Method Where it helps Weak point
Cleanup and food removal Garages, sheds, driveways, storage bays Fails if the car still holds crumbs
Open space around the vehicle Cars parked near walls or brush Less useful if nearby clutter returns
Driving the car often Second cars, project cars, campers Not enough on its own
Traps near run paths Active mouse traffic around the spot Does not stop fresh mice later
Repellent spray or scent packs Short gaps between inspections Odor weakens
Slick trays or metal sheets under tires Clean garage storage Dust or fabric can defeat it

What To Do If Mice Are Already Reaching The Car

If you already see droppings near the tire or under the hood, do not stop at cleanup alone. Remove the attractants, then trap the mice that are still active.

Start with gloves and a careful inspection. Check the engine bay, battery area, cabin filter housing, trunk corners, and the ground under the parked car. If you find droppings or nesting scraps, clean them safely and avoid sweeping dry debris into the air.

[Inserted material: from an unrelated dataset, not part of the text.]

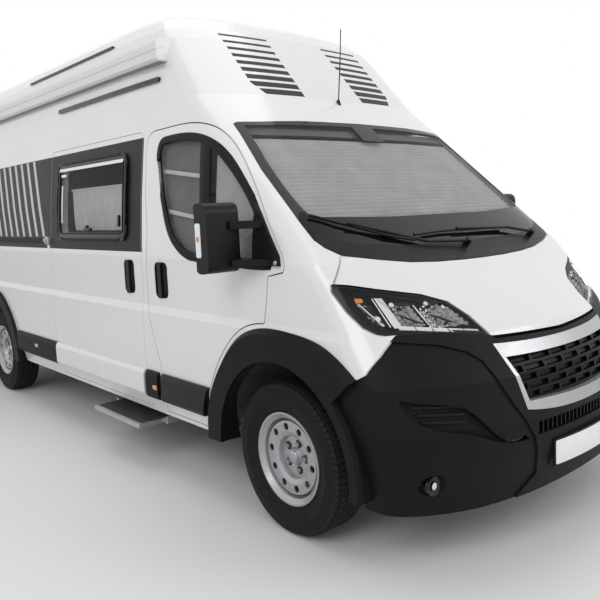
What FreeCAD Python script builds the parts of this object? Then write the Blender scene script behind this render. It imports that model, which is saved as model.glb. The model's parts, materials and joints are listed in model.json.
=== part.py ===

Mistakes That Keep The Problem Going

A lot of tire-related mouse trouble hangs on a few repeat mistakes.

  • Parking beside a hedge, stacked lumber, or packed shelf
  • Leaving bird seed, grass seed, or pet food in paper bags
  • Using a loose car cover that drapes onto the floor
  • Relying on one spray while skipping traps and cleanup
  • Ignoring the first droppings because the car still starts fine

A Parking Setup That Holds Up

The best setup is boring in the right way. The ground is clean. The edges near the vehicle stay open. The car gets moved. Food and soft storage stay elsewhere.

If you want one simple rule, make the area around the tires a bad place for a mouse to travel and a worse place to stay. Then the tires stop being the issue.